Ramirez in 2008 was sentenced to death for the murder of Pablo Castro, a convenience store worker. Ramirez stabbed Castro almost 30 times and made off with $1.25. Almost a decade into his incarceration, he joined a Baptist congregation led by pastor Dana Moore, the chaplain who will accompany Ramirez in the execution chamber.

Texas jailhouse rules allow Moore to be present in the chamber, but he is prohibited from vocalizing his prayers or touching Ramirez because of security concerns. Ramirez argues that those restrictions violate the Constitution and the Religious Land Use and Institutionalized Persons Act, a federal law that protects the free exercise rights of inmates. That statute forbids the government from interfering with a prisoner's religious practice without a very good reason, and then only to a minimal extent.

Kavanaugh took the lead in questioning Kretzer. He said that Texas had a strong interest in conducting an execution with a minimum of risk.

"You're saying you can do [the laying on of hands] without a problem, and the state's saying that increases the risk of a problem. And I don't think you can dispute that," Kavanaugh said.

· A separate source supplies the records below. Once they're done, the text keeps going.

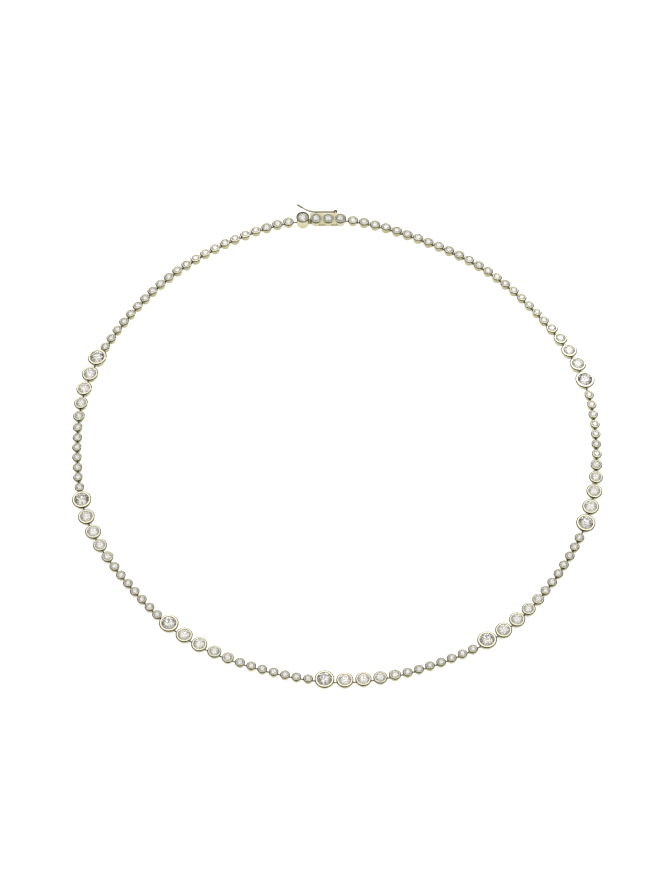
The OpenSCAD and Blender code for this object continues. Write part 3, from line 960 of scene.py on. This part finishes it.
def make_floor():
    mesh = bpy.data.meshes.new("floor")
    corners = [(x * FLOOR_HALF, y * FLOOR_HALF, 0) for x, y in ((-1, -1), (1, -1), (1, 1), (-1, 1))]
    mesh.from_pydata(corners, [], [(0, 1, 2, 3)])
    floor = bpy.data.objects.new("floor", mesh)
    bpy.context.scene.collection.objects.link(floor)
    mat, nodes, links, shader = new_material("white_sheet")
    grain = noise(nodes, links, nodes.new("ShaderNodeTexCoord").outputs["Object"], SHEET_GRAIN)
    colour = ramp(nodes, links, grain, SHEET_COLOURS)
    links.new(colour, shader["Base Color"])
    links.new(colour, shader["Emission Color"])
    shader["Roughness"].default_value = SHEET_ROUGH
    shader["Specular IOR Level"].default_value = SHEET_SHINE
    shader["Emission Strength"].default_value = SHEET_GLOW
    mesh.materials.append(mat)


# Softboxes: (azimuth, elevation), degrees to where each is full and where it is gone, and radiance
SOFTBOXES = [
    ((180, 54), 20, 30, 1.5), ((-140, 42), 5, 12, 1.6), ((125, 45), 5, 12, 1.6),
]

# Room: least and most radiance, noise of its patches, and its dark round the camera and low down
ROOM = (0.03, 1.17)
ROOM_PATCHES = (5.5, 0.0)
ROOM_EDGES = (0.47, 0.53)
CAMERA_HOLE = (16, 23)
CAMERA_SHADE = 0.05
LOW_BAND = (26, 42)
LOW_SHADE = 0.04

# Camera: distance and clip range are in metres, the sensor and the aim's offset in millimetres
CAMERA_UP = 59.0
CAMERA_FAR = 2.0
CLIP = (0.1, 20)
PIXELS_PER_MM = 4.08
LONG_SIDE = 896
AIM_OFF = (-0.13, -0.02, 1.5)
SENSOR = 36.0


def toward(azimuth, elevation):
    """Direction from the part: azimuth 0 is the camera's side, 90 the right."""
    a, e = radians(azimuth), radians(elevation)
    return Vector((sin(a) * cos(e), -cos(a) * cos(e), sin(e)))


def glow(nodes, links, sky, at, inner, outer, low, high):
    """High within inner degrees of a direction, low outside outer, and eased between them."""
    dot = nodes.new("ShaderNodeVectorMath")
    dot.operation = "DOT_PRODUCT"
    dot.inputs[1].default_value = at
    links.new(sky, dot.inputs[0])
    return eased(nodes, links, dot.outputs["Value"], cos(radians(outer)), cos(radians(inner)), low, high)


def chain_of(nodes, links, operation, values):
    """Adds or multiplies all of the values, one after another."""
    out = values[0]
    for value in values[1:]:
        node = nodes.new("ShaderNodeMath")
        node.operation = operation
        links.new(out, node.inputs[0])
        links.new(value, node.inputs[1])
        out = node.outputs[0]
    return out


def make_light():
    """Softboxes in a patchy pale room, which is dark round the camera and near the horizon."""
    world = bpy.data.worlds.new("studio")
    bpy.context.scene.world = world
    world.use_nodes = True
    nodes, links = world.node_tree.nodes, world.node_tree.links
    sky = nodes.new("ShaderNodeTexCoord").outputs["Generated"]
    room = eased(nodes, links, noise(nodes, links, sky, ROOM_PATCHES), *ROOM_EDGES, *ROOM)
    boxes = [glow(nodes, links, sky, toward(*at), inner, outer, 0.0, value)
             for at, inner, outer, value in SOFTBOXES]
    lit = chain_of(nodes, links, "ADD", [room] + boxes)
    hole = glow(nodes, links, sky, toward(0, CAMERA_UP), *CAMERA_HOLE, 1.0, CAMERA_SHADE)
    up = nodes.new("ShaderNodeSeparateXYZ")
    links.new(sky, up.inputs[0])
    horizon = eased(nodes, links, up.outputs["Z"], *(sin(radians(a)) for a in LOW_BAND), LOW_SHADE)
    background = nodes["Background"].inputs
    links.new(chain_of(nodes, links, "MULTIPLY", [lit, hole, horizon]), background["Strength"])
    background["Color"].default_value = (1.0, 1.0, 1.0, 1)


def make_camera():
    cam = bpy.data.cameras.new("camera")
    cam.sensor_width = SENSOR
    cam.lens = PIXELS_PER_MM * CAMERA_FAR / MM * SENSOR / LONG_SIDE
    cam.clip_start, cam.clip_end = CLIP
    camera = bpy.data.objects.new("camera", cam)
    aim = Vector((AIM_OFF[0] - MIDDLE.x, AIM_OFF[1] - MIDDLE.y, AIM_OFF[2])) * MM
    back = toward(0, CAMERA_UP)
    camera.location = aim + back * CAMERA_FAR
    camera.rotation_euler = back.to_track_quat("Z", "Y").to_euler()
    bpy.context.scene.collection.objects.link(camera)
    bpy.context.scene.camera = camera


make_floor()
make_light()
make_camera()
bpy.context.scene.view_settings.view_transform = "Standard"
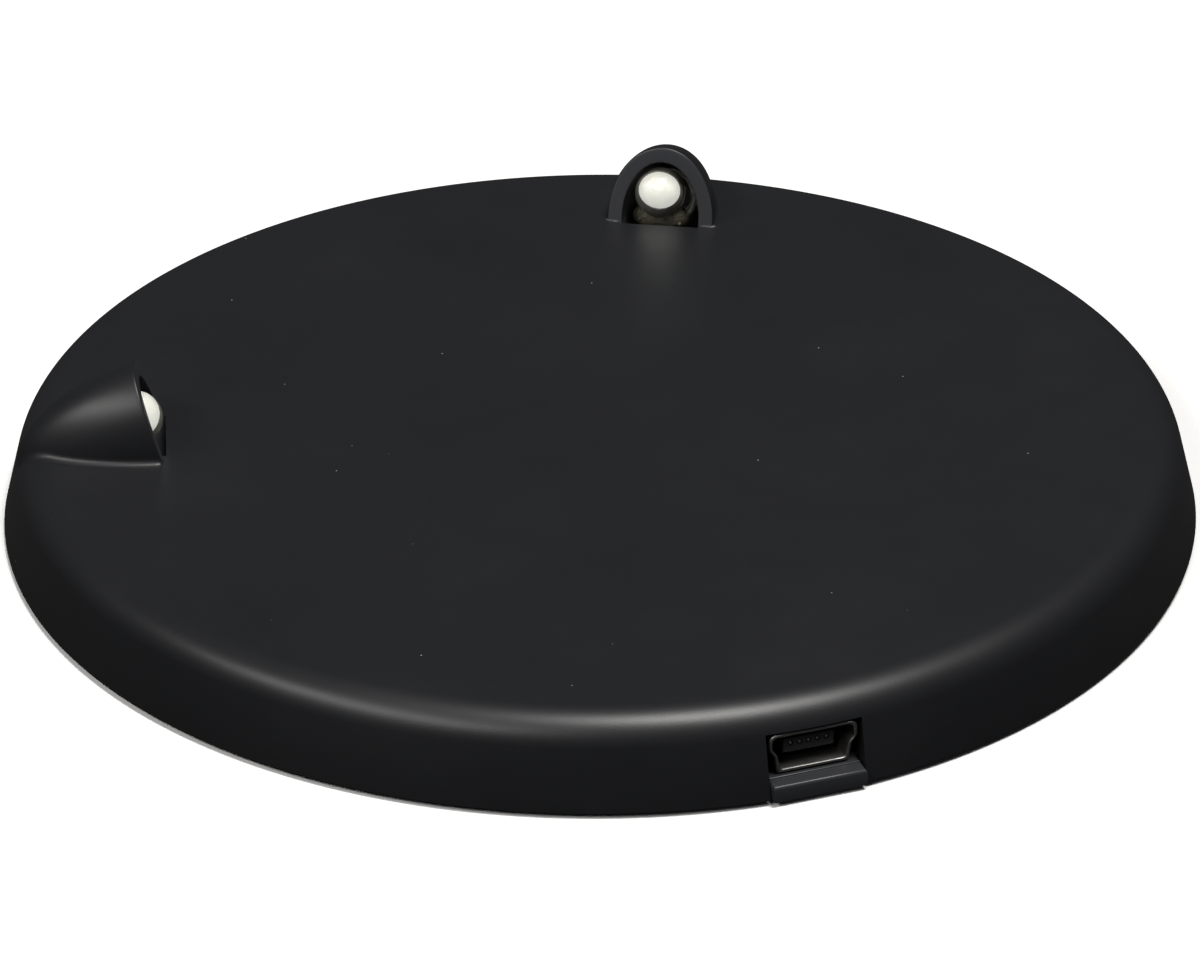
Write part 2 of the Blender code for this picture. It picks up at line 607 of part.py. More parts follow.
def make_chip(name, sizes, finish):
    """A square-cornered component under the board, with legs along two sides."""
    (x, y), (length, width), height, legs = sizes
    top = BOARD_Z - SOLDER_GAP
    chip = block(name, (x - length / 2, y - width / 2, top - height),
                 (x + length / 2, y + width / 2, top), finish, height / 10)
    for index in range(legs):
        leg_x = x + (index - (legs - 1) / 2) * length / legs
        for side in (-1, 1):
            inner = y + side * (width / 2 - LEG_WIDTH)
            outer = y + side * (width / 2 + LEG_REACH)
            leg = block("leg", (leg_x - LEG_WIDTH / 2, min(inner, outer), top - LEG_WIDTH),
                        (leg_x + LEG_WIDTH / 2, max(inner, outer), top - LEG_WIDTH / 2))
            carve(chip, leg, "UNION")
    return chip


def make_inductor(finish):
    """A squat choke: two square cheeks on a round core."""
    half = CHOKE_SIDE / 2
    top = BOARD_Z - SOLDER_GAP
    low = top - CHOKE_HEIGHT
    x, y = CHOKE_PLACE
    choke = block("power_inductor", (x - half, y - half, top - CHOKE_CHEEK),
                  (x + half, y + half, top), finish, CHOKE_CHEEK / 3)
    core = drum("core", CHOKE_CORE_RADIUS, low + CHOKE_CHEEK / 2, top - CHOKE_CHEEK / 2)
    core.location = (x, y, 0)
    carve(choke, core, "UNION")
    lower = block("lower", (x - half, y - half, low), (x + half, y + half, low + CHOKE_CHEEK),
                  None, CHOKE_CHEEK / 3)
    return smooth(carve(choke, lower, "UNION"))


def coil_path():
    """In along the ferrite's slot, up, out round the turns, and away beside the start."""
    start_angle = -90.0
    slot_z = FERRITE_Z + FERRITE_THICKNESS / 2
    middle = COIL_INNER_RADIUS - 2 * COIL_PITCH
    path = [Vector((0, -BOARD_INNER_EDGE + 2 * WIRE_RADIUS, slot_z)), Vector((0, -FERRITE_RADIUS, slot_z)),
            Vector((0, -COIL_INNER_RADIUS, slot_z)), Vector((0, -middle, COIL_Z))]
    path.append(Vector((middle / 2, -middle, COIL_Z)))
    lead_in = COIL_STEPS // 6
    for step in range(lead_in, COIL_TURNS * COIL_STEPS + 1):
        turn = step / COIL_STEPS
        path.append(on_circle(COIL_INNER_RADIUS + COIL_PITCH * turn, start_angle + 360 * turn, COIL_Z))
    outer = COIL_INNER_RADIUS + COIL_PITCH * (COIL_TURNS + 0.1)
    path.append(Vector((COIL_EXIT_SIDE, -outer, COIL_Z)))
    path.append(Vector((COIL_EXIT_SIDE + COIL_PITCH, -BOARD_INNER_EDGE + 2 * WIRE_RADIUS, COIL_Z)))
    return path


def make_ferrite(finish):
    sheet = drum("ferrite_sheet", FERRITE_RADIUS, FERRITE_Z, FERRITE_TOP_Z, finish, 48)
    slot = block("slot", (-FERRITE_SLOT / 2, -FERRITE_RADIUS - SEAT_GAP, FERRITE_Z - SEAT_GAP),
                 (FERRITE_SLOT / 2, -COIL_INNER_RADIUS + 4 * COIL_PITCH, FERRITE_TOP_Z + SEAT_GAP))
    return carve(sheet, slot)


def lens_frame(side):
    """Origin at the back of a lamp's flange, Z along its optical axis."""
    dome = LENS_LENGTH - LENS_RADIUS
    out = HOOD_FOOT_RADIUS + LENS_DOME_OUT + dome * math.cos(LENS_TILT)
    up = TOP_Z + LENS_DOME_UP[side] - dome * math.sin(LENS_TILT)
    return (lamp_frame(LAMP_ANGLES[side]) @ Matrix.Translation((out, 0, up))
            @ Matrix.Rotation(LENS_YAW[side], 4, "Z") @ Matrix.Rotation(LENS_TILT - math.pi / 2, 4, "Y"))


def make_lens(side, finish):
    dome = arc((0, LENS_LENGTH - LENS_RADIUS), LENS_RADIUS, 0, 90, 6)
    profile = [(0, LENS_BORE_DEPTH), (LENS_BORE_RADIUS, LENS_BORE_DEPTH), (LENS_BORE_RADIUS, 0),
               (LENS_FLANGE_RADIUS, 0), (LENS_FLANGE_RADIUS, LENS_FLANGE_HEIGHT),
               (LENS_RADIUS, LENS_FLANGE_HEIGHT)]
    lens = turned("lamp_lens_" + side, profile + dome, finish, 24)
    flat = block("flat", (LENS_RADIUS, -LENS_LENGTH, -LENS_LENGTH),
                 (LENS_LENGTH, LENS_LENGTH, LENS_FLANGE_HEIGHT + SEAT_GAP))
    flat.matrix_world = Matrix.Rotation(math.pi / 2, 4, "Z")
    carve(lens, flat)
    lens.matrix_world = lens_frame(side)
    return smooth(lens)


def make_lead(name, side, across, head, finish):
    """One leg of a lamp: its head stands in the lens, its foot bends down to the wires."""
    frame = lens_frame(side)
    stem = [frame @ Vector((0, across, LENS_FLANGE_HEIGHT)), frame @ Vector((0, across, -LEAD_LENGTH / 2)),
            frame @ Vector((0, across, -LEAD_LENGTH))]
    stem.append(stem[-1] + (stem[-1] - stem[-2]) * 0.3 - Vector((0, 0, LEAD_DROP / 2)))
    stem.append(stem[-1] - Vector((0, 0, LEAD_DROP / 2)))
    lead = tube(name, stem, LEAD_WIDTH / 2, finish)
    head.matrix_world = frame
    return carve(lead, head, "UNION")


def make_leads(side, finish):
    top = LENS_BORE_DEPTH - SEAT_GAP
    gap = LEAD_SPACING / 2
    cup = [(0, LENS_FLANGE_HEIGHT / 2), (gap / 2, LENS_FLANGE_HEIGHT / 2), (gap - SEAT_GAP, top),
           (0.6 * gap, top), (0.3 * gap, top - 0.4 * MM), (0, top - 0.4 * MM)]
    holder = turned("cup", cup, None, 12)
    holder.data.transform(Matrix.Translation((0, gap / 2 - SEAT_GAP, 0)))
    make_lead("lamp_cathode_" + side, side, gap, holder, finish)
    flag = block("flag", (-LEAD_WIDTH, -gap - FLAG_THICKNESS / 2, LENS_FLANGE_HEIGHT / 2),
                 (LEAD_WIDTH, -gap + FLAG_THICKNESS / 2, top - SEAT_GAP))
    make_lead("lamp_anode_" + side, side, -gap, flag, finish)


def make_glue(side, finish):
    """The clear bead that holds a lamp up from below, hollowed to the lamp's round."""
    reach = LENS_RADIUS + GLUE_DEPTH
    bead = block("lamp_glue_" + side, (-reach, -GLUE_HALF_WIDTH, LENS_FLANGE_HEIGHT + SEAT_GAP),
                 (-LENS_RADIUS / 2, GLUE_HALF_WIDTH, LENS_FLANGE_HEIGHT + SEAT_GAP + GLUE_LENGTH),
                 finish, GLUE_DEPTH / 4)
    carve(bead, drum("round", LENS_RADIUS + SEAT_GAP, -LENS_LENGTH, LENS_LENGTH, steps=24))
    bead.matrix_world = lens_frame(side)
    return smooth(bead)


def wire_route(side, lane, start_x):
    """From the board's inner edge, round outside the coil, and out to a lamp's leads."""
    degrees = LAMP_ANGLES[side]
    ring = WIRE_RING + lane * WIRE_SPACING
    turn = 1 if start_x > 0 else -1
    first = math.degrees(math.atan2(-BOARD_INNER_EDGE, start_x)) % 360
    last = degrees - turn * (WIRE_TURN_ANGLE + lane * WIRE_LANE_ANGLE)
    if turn > 0:
        last += 360
    steps = max(3, round(abs(last - first) / 14))
    across = turn * (0.5 - lane) * LEAD_SPACING
    route = [Vector((start_x, -BOARD_INNER_EDGE - 2 * WIRE_RADIUS, BOARD_Z - 2 * WIRE_RADIUS))]
    route.append(Vector((start_x * 1.02, -BOARD_INNER_EDGE + 3 * WIRE_RADIUS, (BOARD_Z + WIRE_Z) / 2)))
    for step in range(1, steps + 1):
        route.append(on_circle(ring, first + (last - first) * step / steps, WIRE_Z))
    end = lead_foot(side, across)
    low = Vector((end.x, end.y, WIRE_Z))
    route.append(route[-1].lerp(low, 0.6))
    route.append(low)
    return route


def lead_foot(side, across):
    """Just inwards of the lower end of a lamp's lead."""
    bend = lens_frame(side) @ Vector((0, across, -LEAD_LENGTH))
    inwards = -on_circle(LEAD_WIDTH / 2 + WIRE_RADIUS + SEAT_GAP, LAMP_ANGLES[side])
    return bend + inwards


def make_wires(finishes):
    starts = {"left": -WIRE_START, "back": WIRE_START}
    inner_lane = {"left": "red", "back": "black"}
    for side in LAMP_ANGLES:
        for colour in finishes:
            lane = 0 if colour == inner_lane[side] else 1
            spread = lane * WIRE_SPACING * (1 if starts[side] > 0 else -1)
            route = wire_route(side, lane, starts[side] + spread)
            tube("lamp_wire_%s_%s" % (side, colour), eased(route, 2), WIRE_RADIUS, finishes[colour])


def main():
    clear_scene()
    black = plastic("satin_black_plastic", (0.022, 0.023, 0.026), 0.42)
    rubber = plastic("black_rubber", (0.03, 0.03, 0.03), 0.85)
    epoxy = plastic("clear_epoxy", (0.9, 0.93, 0.88), 0.08)
    glue = plastic("clear_glue", (0.8, 0.76, 0.6), 0.35)
    moulding = plastic("dark_insulator", (0.03, 0.03, 0.033), 0.5)
    laminate = plastic("green_laminate", (0.03, 0.16, 0.07), 0.45)
    chip = plastic("chip_resin", (0.025, 0.025, 0.027), 0.55)
    ferrite = plastic("grey_ferrite", (0.09, 0.09, 0.095), 0.7)
    tape = plastic("adhesive_tape", (0.75, 0.72, 0.62), 0.6)
    ceramic = plastic("tan_ceramic", (0.45, 0.32, 0.2), 0.5)
    steel = material("zinc_steel", (0.6, 0.61, 0.62), 0.35, 1.0)
    tin = material("tinned_steel", (0.72, 0.72, 0.7), 0.3, 1.0)
    nickel = material("nickel_plate", (0.62, 0.6, 0.56), 0.25, 1.0)
    copper = material("enamelled_copper", (0.62, 0.26, 0.12), 0.35, 0.9)
    insulation = {"red": plastic("red_insulation", (0.5, 0.03, 0.03), 0.45),
                  "black": plastic("black_insulation", (0.03, 0.03, 0.03), 0.45)}

    make_top_shell(black)
    make_base_plate(black)
    for number, degrees in enumerate(SCREW_ANGLES, 1):
        make_screw(number, degrees, steel)
    for number, degrees in enumerate(FOOT_ANGLES, 1):
        make_foot(number, degrees, rubber)

    make_board(laminate)
    make_usb_shell(tin)
    make_usb_insulator(moulding)
    for number, x in enumerate(contact_places(), 1):
        make_usb_contact(number, x, nickel)
    for name, sizes in CHIPS.items():
        make_chip(name, sizes, chip)
    for name, sizes in CAPACITORS.items():
        make_chip(name, sizes, ceramic)
    make_inductor(ferrite)

    smooth(tube("charging_coil", coil_path(), COIL_WIRE_RADIUS, copper, 1))
    make_ferrite(ferrite)
    outer = COIL_INNER_RADIUS + COIL_PITCH * COIL_TURNS
    drum("coil_tape", outer, TAPE_Z, TAPE_Z + TAPE_THICKNESS, tape, 48)

    for side in LAMP_ANGLES:
        make_lens(side, epoxy)
        make_leads(side, tin)
        make_glue(side, glue)
    make_wires(insulation)


main()
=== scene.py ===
"""Looks of the round charging pad: a satin black moulding with two hooded lamps.

Metres, +Z up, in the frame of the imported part. Each shape here follows the sizes of the
solids; angles round the pad are in degrees from +X, and the socket faces -Y.
"""
import math

import bmesh
import bpy
from mathutils import Matrix, Vector


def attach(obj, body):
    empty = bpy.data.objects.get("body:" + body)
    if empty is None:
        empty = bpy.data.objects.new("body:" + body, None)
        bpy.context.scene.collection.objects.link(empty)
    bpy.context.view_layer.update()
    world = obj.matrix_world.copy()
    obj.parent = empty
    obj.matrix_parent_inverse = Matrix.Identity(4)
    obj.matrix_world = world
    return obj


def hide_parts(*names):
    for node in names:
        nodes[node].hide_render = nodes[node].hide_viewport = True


MM = 0.001

# The case
BODY_RADIUS = 55.0 * MM
RIM_Z = 0.5 * MM
TOP_Z = 8.4 * MM
SKIRT_DRAFT = math.radians(14.7)
RIM_FILLET = 3.3 * MM
TOP_WALL = 1.3 * MM
SKIRT_WALL = 1.8 * MM
INNER_FILLET = 1.6 * MM
CEILING_Z = TOP_Z - TOP_WALL
EDGE = 0.12 * MM               # broken edges of the moulding
WELD = 1e-7                    # points closer than this are one
CASE_STEPS = 288
FILLET_STEPS = 20

# Hoods and the wells under them
LAMPS = {"left": 166.0, "back": 62.0}
HOOD_FOOT = 40.15 * MM
MOUTH_LEAN = math.radians(16.6)
HOOD_OUT = 0.25 * MM
HOOD_UP = 0.5 * MM
HOOD_AXES = (13.4 * MM, 5.3 * MM, 7.1 * MM)
HOOD_DIP = math.radians(15.2)
HOOD_WALL = 1.5 * MM
WELL_LIP = 0.35 * MM
FOOT_FILLET = 0.60 * MM        # hollow round where a hood grows out of the top
MOUTH_FILLET = 0.15 * MM       # the same, in front of its mouth
MOUTH_ROUND = 0.20 * MM        # round of the mouth's outer edge
RIBS = 56                      # from mouth to tail
RIB_POINTS = 96                # over the hood, foot to foot
HOOD_SINK = 0.06 * MM          # how far a hood's foot goes below the top
MOUTH_DEPTH = 1.2 * MM         # of the zone that takes the mouth's fillet
LINER_START, LINER_SWEEP = -62, 304                    # degrees round the hood's long axis
LINER_STEPS, LINER_ROWS = 90, 36
WELL_GAP = 0.05 * MM           # well to liner

# Lamps
LENS_RADIUS = 2.5 * MM
FLANGE_RADIUS = 2.85 * MM
FLANGE_HEIGHT = 1.0 * MM
LENS_LENGTH = 8.0 * MM
LENS_TILT = math.radians(31.0)
DOME_OUT = 2.3 * MM
DOME_UP = {"left": 2.0 * MM, "back": 2.4 * MM}
LENS_YAW = {"left": 0.0, "back": math.radians(-4.0)}
CORE_RADIUS = {"left": 1.62 * MM, "back": 1.38 * MM}   # milky core of each lens
CORE_LIFT = {"left": 0.12 * MM, "back": 0.11 * MM}
CORE_DEPTH = 0.5 * MM          # how far it reaches back into the barrel
CORE_SQUEEZE = 0.86            # its height as a share of its width

# Glue under the lamps, in a lamp's own axes: Z forward, -X down
GLUE_MIDDLE = (-2.2 * MM, 0, 3.2 * MM)
GLUE_HALF_SIZE = (1.5 * MM, 2.95 * MM, 2.0 * MM)
GLUE_LUMP = 0.06 * MM
# Place and radius of each stray drop, in millimetres
GLUE_DROPS = (((-1.85, -2.7, 3.6), 0.26), ((-2.9, -2.1, 4.3), 0.2), ((-2.8, 1.9, 4.6), 0.16))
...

Kretzer said that hundreds of executions have been completed without incident with a chaplain present. Kavanaugh countered that those cases are different because those chaplains were prison employees who didn't pose a security threat. Moore is an outside clergyman.

"What they're worried about is someone from the outside coming in," Kavanaugh said. "And you never know. It's very fraught."

The Biden administration on Tuesday floated a compromise, suggesting that Moore could pray audibly without laying hands on Ramirez. Justice Department lawyer Eric Feigin told the justices that clergy are allowed to pray vocally during federal executions. But he agreed that Texas has good reason to resist any kind of physical touch, calling the execution protocol "highly choreographed and sensitive."

Kavanaugh and Justice Samuel Alito expressed concern about death row inmates putting off their executions by seeking religious accommodations at the last minute.

"What's going to happen when the next prisoner says that I have a religious belief that he should … hold my hand? He should put his hand over my heart. He should be able to put his hand on my head," Alito asked Kretzer. "We're going to have to go through the whole human anatomy with a series of cases."

"We get these [appeals] at the very last minute and we're going to continue to get them at the very last minute," Alito said elsewhere.

Texas solicitor general Judd Stone continued in that vein and said Ramirez has succeeded in delaying his execution by repeatedly altering his requested accommodations. His latest complaint was filed about two weeks before the scheduled execution. Chief Justice John Roberts asked Stone whether the state would input bad faith to an inmate who has a last-minute conversion and asks to delay his execution for a period of spiritual formation.

"I suspect impending death focuses people's concerns on religion in a way they may not have been before," Roberts said.

A decision in the case, No. 21-5592 Ramirez v. Collier, is expected by summer 2022.